Start of Data excerpt

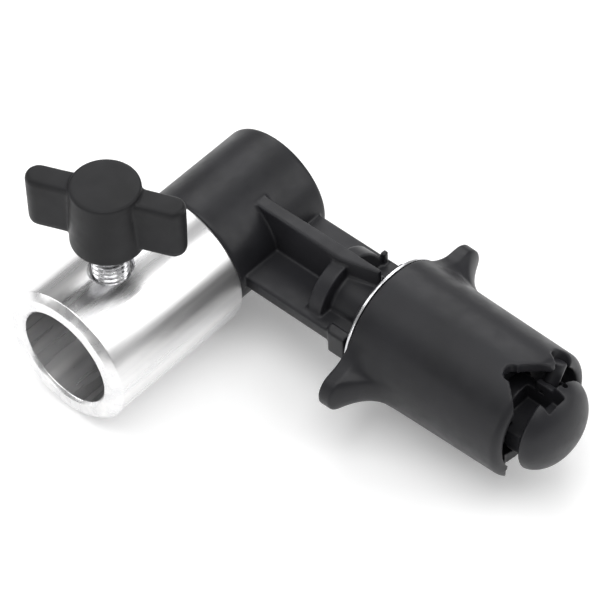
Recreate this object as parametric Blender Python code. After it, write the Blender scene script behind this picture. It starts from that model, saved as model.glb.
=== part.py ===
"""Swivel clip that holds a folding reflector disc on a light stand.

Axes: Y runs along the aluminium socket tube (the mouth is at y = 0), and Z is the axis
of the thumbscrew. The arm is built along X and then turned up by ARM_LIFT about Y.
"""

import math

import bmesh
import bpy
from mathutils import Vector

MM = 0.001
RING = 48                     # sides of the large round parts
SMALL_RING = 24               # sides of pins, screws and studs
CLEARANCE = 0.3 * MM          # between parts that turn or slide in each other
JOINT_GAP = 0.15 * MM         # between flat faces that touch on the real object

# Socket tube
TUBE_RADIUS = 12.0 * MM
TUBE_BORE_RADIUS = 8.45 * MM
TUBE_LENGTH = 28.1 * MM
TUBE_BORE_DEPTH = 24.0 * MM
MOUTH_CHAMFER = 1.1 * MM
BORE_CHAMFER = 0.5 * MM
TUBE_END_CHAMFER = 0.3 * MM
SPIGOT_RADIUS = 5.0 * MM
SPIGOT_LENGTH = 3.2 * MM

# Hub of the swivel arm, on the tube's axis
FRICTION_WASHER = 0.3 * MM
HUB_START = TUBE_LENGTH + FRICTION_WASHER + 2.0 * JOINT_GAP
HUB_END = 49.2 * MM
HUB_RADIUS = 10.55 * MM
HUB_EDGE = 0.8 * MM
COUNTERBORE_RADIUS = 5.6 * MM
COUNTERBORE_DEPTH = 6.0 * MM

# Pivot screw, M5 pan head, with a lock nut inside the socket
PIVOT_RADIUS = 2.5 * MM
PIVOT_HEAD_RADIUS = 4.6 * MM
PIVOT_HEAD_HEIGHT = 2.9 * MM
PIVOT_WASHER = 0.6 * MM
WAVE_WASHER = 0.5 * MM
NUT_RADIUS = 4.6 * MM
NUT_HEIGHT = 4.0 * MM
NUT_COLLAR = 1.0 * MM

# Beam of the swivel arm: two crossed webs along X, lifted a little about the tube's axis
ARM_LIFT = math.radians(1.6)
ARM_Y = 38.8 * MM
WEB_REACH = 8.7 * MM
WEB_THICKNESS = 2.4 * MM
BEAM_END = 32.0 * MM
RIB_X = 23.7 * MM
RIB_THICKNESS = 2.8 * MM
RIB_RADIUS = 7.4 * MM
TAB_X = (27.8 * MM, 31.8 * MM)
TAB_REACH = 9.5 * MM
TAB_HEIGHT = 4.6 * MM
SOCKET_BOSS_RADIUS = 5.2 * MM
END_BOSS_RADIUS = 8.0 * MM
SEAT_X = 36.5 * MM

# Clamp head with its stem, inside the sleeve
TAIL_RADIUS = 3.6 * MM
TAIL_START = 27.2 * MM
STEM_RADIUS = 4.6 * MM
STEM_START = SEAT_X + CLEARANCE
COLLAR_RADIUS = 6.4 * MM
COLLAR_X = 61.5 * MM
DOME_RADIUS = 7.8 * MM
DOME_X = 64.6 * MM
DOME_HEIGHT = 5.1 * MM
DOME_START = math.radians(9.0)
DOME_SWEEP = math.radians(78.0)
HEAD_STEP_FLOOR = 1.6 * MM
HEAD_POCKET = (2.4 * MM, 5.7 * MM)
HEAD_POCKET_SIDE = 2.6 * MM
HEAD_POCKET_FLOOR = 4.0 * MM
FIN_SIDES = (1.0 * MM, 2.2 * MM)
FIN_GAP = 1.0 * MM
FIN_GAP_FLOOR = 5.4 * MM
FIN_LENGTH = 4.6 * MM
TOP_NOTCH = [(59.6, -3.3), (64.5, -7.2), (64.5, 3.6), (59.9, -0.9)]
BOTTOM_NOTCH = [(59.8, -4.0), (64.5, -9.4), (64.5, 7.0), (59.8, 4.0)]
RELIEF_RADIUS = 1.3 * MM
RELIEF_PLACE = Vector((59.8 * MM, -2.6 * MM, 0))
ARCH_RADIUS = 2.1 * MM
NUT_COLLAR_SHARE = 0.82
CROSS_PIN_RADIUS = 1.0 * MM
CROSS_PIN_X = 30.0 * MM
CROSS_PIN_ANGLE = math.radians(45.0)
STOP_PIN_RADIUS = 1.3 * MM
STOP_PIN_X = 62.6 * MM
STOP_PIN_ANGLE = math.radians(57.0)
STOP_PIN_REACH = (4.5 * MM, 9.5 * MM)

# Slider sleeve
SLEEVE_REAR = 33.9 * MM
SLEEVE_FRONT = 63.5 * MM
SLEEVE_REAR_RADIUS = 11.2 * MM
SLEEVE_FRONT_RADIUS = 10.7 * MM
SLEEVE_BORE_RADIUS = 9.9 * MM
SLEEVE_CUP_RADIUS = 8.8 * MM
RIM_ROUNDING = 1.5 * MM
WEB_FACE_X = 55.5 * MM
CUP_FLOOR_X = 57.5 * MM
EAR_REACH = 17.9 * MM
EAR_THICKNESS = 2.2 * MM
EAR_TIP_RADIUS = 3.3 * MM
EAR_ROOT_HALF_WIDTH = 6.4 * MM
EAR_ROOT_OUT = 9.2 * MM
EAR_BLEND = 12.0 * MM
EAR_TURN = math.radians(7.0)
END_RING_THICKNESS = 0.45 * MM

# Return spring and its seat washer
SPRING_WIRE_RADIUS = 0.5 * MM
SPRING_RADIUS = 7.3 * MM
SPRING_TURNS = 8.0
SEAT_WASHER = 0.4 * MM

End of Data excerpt

Your goal: Only the lines from the start of the data to the line holding "a light stand." are wanted; return them exactly, both ends included.

Full solution:
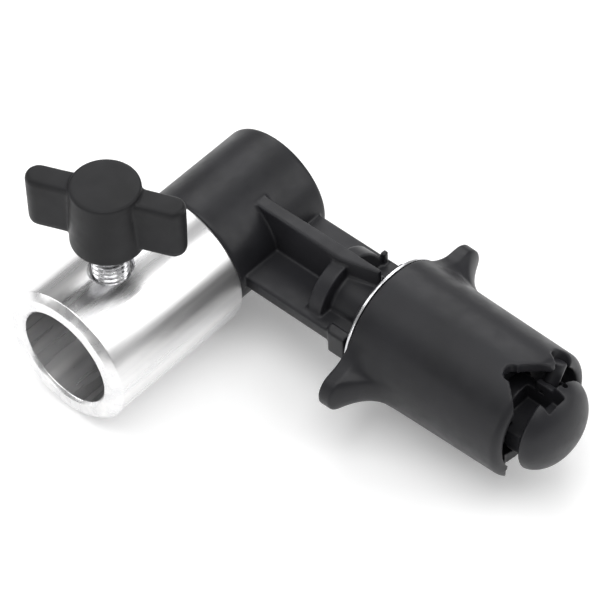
Recreate this object as parametric Blender Python code. After it, write the Blender scene script behind this picture. It starts from that model, saved as model.glb.
=== part.py ===
"""Swivel clip that holds a folding reflector disc on a light stand.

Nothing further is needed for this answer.